A lightweight guide to inspecting JWT headers and payloads without confusing decoding with verification.

JWTs are useful for debugging authentication flows, but many people mix up decoding a token with verifying it. Those are not the same thing. A decoded payload is informative, not authoritative.

Decode versus verify

Decoding a JWT simply means turning the header and payload into readable JSON. It does not confirm that the token was issued by a trusted party or that it has not been tampered with.

Verification requires checking the signature with the correct secret or public key. If you skip that distinction, you can draw the wrong conclusion from a token that merely looks valid.

Claims worth checking first

When debugging auth flows, the first claims to inspect are usually the subject, audience, issuer, expiration, issued-at, and not-before timestamps.

Those values often explain failed sessions, early logouts, wrong environment tokens, or frontend/backend mismatches.
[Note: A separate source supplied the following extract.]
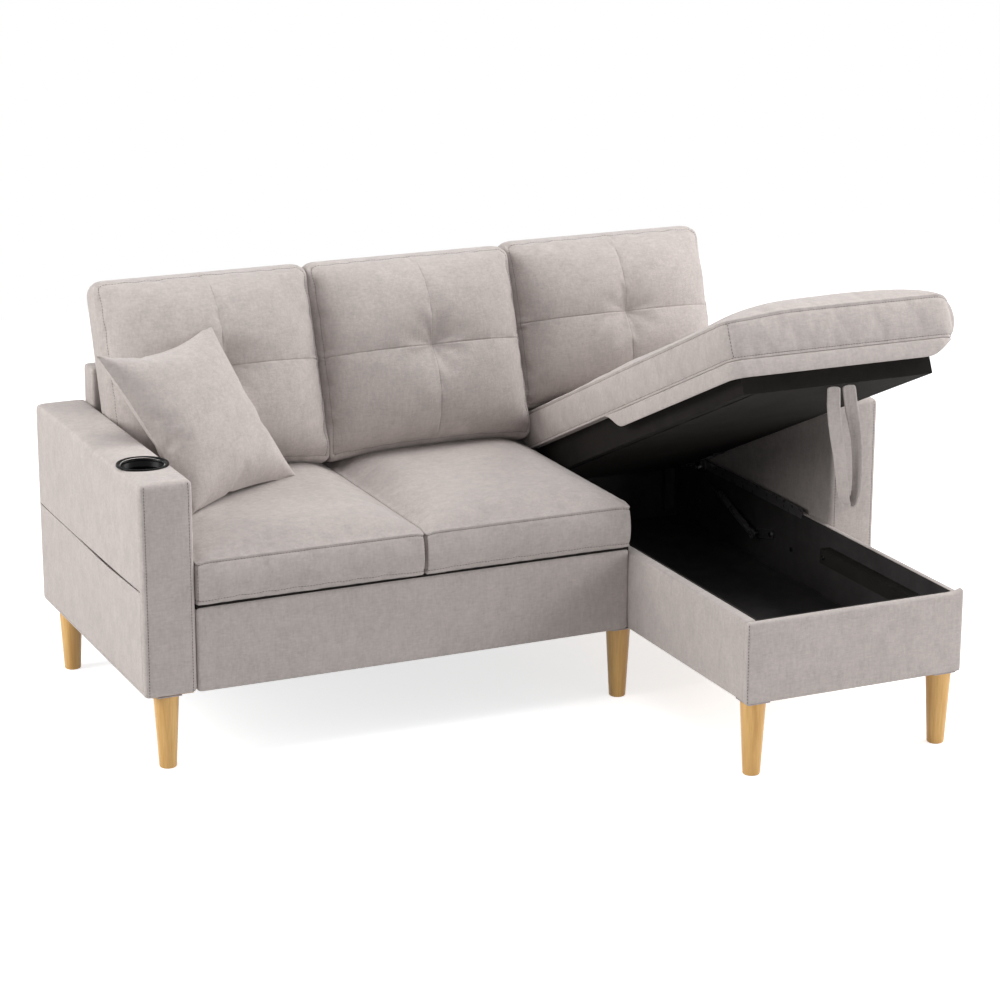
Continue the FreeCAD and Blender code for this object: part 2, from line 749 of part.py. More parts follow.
lid_frame = new_body("lid_frame")
pad(lid_frame, outline(lid_frame, "XY", "lid_bottom", rectangle(("lid_left", "lid_right"), ("lid_front", "lid_rear"))),
    "lid_frame_height")
bay = rectangle(("lid_left + lid_rail", "lid_right - lid_rail"),
                ("lid_front + lid_rail", "lid_front + lid_rail + lid_bay_pitch - lid_slat"))
bay_sketch = outline(lid_frame, "XY", "lid_bottom - cut_overrun", bay)
bay_cut = pocket(lid_frame, bay_sketch, "lid_frame_height + 2 * cut_overrun")
doc.recompute()
bays = lid_frame.newObject("PartDesign::LinearPattern", "lid_bays")
bays.Originals = [bay_cut]
bays.Direction = (bay_sketch, ["V_Axis"])
bays.setExpression("Length", bound("lid_bay_pitch * (lid_bays - 1)"))
bays.setExpression("Occurrences", bound("lid_bays"))
lid_frame.Tip = bays
node(with_the_lid(lid_frame), "lid_frame")

underlining = new_body("lid_underlining")
pad(underlining, outline(underlining, "XY", "lid_bottom - lid_underlining",
                         rectangle(("lid_left + flange_width + steel_gap", "lid_right - flange_width - steel_gap"),
                                   ("lid_front", "lid_rear"))), "lid_underlining")
node(with_the_lid(underlining), "lid_underlining")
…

  • Check `exp` when sessions seem to expire too early.
  • Check `aud` and `iss` when tokens work in one environment but fail in another.
  • Check `nbf` and `iat` when clocks are out of sync.

A safer inspection habit

Use a local browser-side decoder when the goal is just inspection. That reduces the temptation to paste sensitive tokens into unknown third-party tools.

After decoding, if you need to confirm authenticity, move to the system that can properly verify the signature.